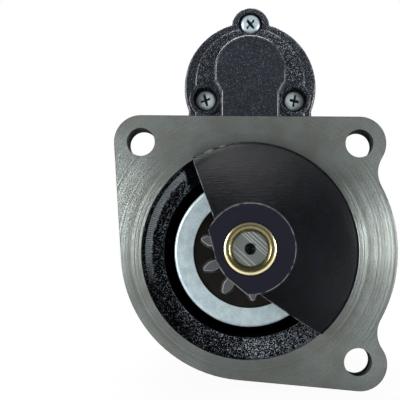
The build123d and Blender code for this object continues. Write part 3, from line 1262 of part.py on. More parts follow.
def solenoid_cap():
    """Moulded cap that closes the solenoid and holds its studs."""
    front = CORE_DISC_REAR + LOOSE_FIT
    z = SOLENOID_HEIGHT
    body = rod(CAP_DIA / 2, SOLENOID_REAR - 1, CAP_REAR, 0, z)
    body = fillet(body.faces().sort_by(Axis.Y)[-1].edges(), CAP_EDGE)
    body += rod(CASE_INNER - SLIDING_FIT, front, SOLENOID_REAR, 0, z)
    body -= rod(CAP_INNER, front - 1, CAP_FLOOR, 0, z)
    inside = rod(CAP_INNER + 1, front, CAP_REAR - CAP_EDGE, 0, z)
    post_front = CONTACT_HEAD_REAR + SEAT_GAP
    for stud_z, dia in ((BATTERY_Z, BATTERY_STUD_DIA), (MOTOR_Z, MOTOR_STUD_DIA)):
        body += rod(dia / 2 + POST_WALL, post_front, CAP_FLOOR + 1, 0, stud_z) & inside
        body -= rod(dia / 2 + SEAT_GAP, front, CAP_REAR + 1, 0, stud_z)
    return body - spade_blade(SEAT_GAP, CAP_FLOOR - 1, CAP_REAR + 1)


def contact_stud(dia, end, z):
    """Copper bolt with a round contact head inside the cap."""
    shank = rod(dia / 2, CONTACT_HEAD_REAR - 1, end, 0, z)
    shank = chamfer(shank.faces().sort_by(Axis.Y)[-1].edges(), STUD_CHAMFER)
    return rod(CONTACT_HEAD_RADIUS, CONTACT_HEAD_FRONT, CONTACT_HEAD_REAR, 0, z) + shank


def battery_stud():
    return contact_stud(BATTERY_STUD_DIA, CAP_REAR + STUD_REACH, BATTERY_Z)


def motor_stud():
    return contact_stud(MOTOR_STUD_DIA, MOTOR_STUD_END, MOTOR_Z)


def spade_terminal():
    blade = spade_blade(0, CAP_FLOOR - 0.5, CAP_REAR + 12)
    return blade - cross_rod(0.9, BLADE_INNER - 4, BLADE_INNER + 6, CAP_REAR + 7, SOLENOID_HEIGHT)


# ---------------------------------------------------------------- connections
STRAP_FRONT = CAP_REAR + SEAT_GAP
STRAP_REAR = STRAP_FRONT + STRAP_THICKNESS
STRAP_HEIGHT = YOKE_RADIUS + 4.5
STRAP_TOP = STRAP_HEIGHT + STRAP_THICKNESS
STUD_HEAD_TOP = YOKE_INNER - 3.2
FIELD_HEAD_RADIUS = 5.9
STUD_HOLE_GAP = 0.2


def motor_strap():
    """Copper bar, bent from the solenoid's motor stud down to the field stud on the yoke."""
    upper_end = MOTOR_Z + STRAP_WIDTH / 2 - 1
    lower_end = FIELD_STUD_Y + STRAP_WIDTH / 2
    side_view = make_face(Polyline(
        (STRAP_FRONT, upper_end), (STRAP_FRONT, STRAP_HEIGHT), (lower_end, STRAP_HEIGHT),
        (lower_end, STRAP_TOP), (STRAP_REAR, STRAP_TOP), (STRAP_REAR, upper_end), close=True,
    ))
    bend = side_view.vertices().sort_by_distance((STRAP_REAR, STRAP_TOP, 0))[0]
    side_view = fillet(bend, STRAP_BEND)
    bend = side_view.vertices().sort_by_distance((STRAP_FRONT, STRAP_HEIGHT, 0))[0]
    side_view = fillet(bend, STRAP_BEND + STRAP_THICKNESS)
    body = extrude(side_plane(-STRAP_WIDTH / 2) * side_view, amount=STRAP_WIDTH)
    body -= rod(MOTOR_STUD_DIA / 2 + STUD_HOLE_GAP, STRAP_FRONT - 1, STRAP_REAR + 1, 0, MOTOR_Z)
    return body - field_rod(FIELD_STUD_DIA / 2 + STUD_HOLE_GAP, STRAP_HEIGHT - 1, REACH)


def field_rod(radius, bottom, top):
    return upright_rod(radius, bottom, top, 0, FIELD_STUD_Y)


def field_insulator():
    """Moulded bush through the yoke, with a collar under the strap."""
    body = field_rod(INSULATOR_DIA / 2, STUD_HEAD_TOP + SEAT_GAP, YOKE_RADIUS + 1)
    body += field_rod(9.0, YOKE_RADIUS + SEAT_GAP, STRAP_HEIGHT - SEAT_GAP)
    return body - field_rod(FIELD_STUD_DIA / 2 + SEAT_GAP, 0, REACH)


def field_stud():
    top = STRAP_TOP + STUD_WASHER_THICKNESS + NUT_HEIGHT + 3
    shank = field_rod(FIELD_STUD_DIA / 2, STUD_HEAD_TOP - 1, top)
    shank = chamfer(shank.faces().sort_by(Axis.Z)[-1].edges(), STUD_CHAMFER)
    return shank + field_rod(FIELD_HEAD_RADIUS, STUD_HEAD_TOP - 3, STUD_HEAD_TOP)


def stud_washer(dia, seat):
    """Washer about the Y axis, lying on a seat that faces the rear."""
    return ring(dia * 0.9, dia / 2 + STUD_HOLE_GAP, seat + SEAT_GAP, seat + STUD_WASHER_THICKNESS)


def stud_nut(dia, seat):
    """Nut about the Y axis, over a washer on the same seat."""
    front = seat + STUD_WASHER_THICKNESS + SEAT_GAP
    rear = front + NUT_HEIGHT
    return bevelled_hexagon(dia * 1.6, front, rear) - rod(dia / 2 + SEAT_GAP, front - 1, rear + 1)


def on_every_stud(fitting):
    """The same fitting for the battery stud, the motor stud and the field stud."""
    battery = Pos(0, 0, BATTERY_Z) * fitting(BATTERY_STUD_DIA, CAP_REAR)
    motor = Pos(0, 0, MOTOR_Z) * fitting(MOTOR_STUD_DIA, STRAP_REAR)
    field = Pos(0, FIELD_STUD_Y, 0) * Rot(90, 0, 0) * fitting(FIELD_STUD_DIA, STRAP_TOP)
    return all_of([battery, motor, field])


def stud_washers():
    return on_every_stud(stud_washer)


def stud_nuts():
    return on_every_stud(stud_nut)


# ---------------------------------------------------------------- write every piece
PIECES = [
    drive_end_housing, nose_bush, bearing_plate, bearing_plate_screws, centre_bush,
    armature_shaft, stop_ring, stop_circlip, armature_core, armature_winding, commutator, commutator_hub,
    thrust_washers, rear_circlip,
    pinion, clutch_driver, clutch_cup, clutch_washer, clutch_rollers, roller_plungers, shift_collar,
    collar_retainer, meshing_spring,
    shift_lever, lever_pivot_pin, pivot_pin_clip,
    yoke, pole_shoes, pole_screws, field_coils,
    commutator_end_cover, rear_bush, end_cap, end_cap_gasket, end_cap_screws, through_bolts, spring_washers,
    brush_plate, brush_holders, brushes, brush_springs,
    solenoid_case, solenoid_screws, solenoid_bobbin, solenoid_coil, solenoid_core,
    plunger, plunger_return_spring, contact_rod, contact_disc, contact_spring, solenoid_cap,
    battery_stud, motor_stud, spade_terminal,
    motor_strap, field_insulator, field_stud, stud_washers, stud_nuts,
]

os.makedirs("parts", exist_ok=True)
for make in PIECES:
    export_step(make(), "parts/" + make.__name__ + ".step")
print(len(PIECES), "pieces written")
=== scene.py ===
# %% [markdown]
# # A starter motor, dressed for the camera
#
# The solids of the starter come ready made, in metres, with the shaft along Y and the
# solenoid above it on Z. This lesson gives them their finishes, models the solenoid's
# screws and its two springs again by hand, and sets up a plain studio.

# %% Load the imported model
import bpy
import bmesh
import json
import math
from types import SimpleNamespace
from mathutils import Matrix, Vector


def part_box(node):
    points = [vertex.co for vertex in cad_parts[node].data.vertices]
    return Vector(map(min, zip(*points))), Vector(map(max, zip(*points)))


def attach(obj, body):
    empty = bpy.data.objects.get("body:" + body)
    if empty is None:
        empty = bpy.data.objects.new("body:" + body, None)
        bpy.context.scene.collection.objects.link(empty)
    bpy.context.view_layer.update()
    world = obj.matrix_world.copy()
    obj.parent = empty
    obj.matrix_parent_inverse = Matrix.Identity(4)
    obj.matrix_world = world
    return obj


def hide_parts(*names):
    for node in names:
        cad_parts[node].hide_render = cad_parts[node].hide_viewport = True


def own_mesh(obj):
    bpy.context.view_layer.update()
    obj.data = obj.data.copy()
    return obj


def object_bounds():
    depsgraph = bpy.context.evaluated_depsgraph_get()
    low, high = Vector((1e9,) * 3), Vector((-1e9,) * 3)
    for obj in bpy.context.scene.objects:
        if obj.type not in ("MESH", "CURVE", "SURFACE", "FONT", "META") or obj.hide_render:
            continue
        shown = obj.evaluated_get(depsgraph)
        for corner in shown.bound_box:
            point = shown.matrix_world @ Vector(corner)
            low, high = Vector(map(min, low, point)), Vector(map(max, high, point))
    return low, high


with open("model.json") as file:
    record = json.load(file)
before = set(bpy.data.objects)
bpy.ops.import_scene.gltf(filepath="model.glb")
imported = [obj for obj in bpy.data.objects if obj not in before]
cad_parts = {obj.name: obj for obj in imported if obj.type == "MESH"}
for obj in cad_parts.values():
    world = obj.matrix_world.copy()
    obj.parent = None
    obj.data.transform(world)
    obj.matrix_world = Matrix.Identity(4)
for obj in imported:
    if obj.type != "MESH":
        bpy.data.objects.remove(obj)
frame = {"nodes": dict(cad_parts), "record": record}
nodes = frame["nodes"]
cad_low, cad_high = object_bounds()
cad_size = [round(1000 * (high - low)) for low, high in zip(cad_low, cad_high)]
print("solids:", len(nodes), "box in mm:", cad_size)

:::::

- _The exercise_:
Please print exactly, and only, the lines from the line with "for make in" to the line with "if obj.type not", both included.

- _Response_:
for make in PIECES:
    export_step(make(), "parts/" + make.__name__ + ".step")
print(len(PIECES), "pieces written")
=== scene.py ===
# %% [markdown]
# # A starter motor, dressed for the camera
#
# The solids of the starter come ready made, in metres, with the shaft along Y and the
# solenoid above it on Z. This lesson gives them their finishes, models the solenoid's
# screws and its two springs again by hand, and sets up a plain studio.

# %% Load the imported model
import bpy
import bmesh
import json
import math
from types import SimpleNamespace
from mathutils import Matrix, Vector


def part_box(node):
    points = [vertex.co for vertex in cad_parts[node].data.vertices]
    return Vector(map(min, zip(*points))), Vector(map(max, zip(*points)))


def attach(obj, body):
    empty = bpy.data.objects.get("body:" + body)
    if empty is None:
        empty = bpy.data.objects.new("body:" + body, None)
        bpy.context.scene.collection.objects.link(empty)
    bpy.context.view_layer.update()
    world = obj.matrix_world.copy()
    obj.parent = empty
    obj.matrix_parent_inverse = Matrix.Identity(4)
    obj.matrix_world = world
    return obj


def hide_parts(*names):
    for node in names:
        cad_parts[node].hide_render = cad_parts[node].hide_viewport = True


def own_mesh(obj):
    bpy.context.view_layer.update()
    obj.data = obj.data.copy()
    return obj


def object_bounds():
    depsgraph = bpy.context.evaluated_depsgraph_get()
    low, high = Vector((1e9,) * 3), Vector((-1e9,) * 3)
    for obj in bpy.context.scene.objects:
        if obj.type not in ("MESH", "CURVE", "SURFACE", "FONT", "META") or obj.hide_render:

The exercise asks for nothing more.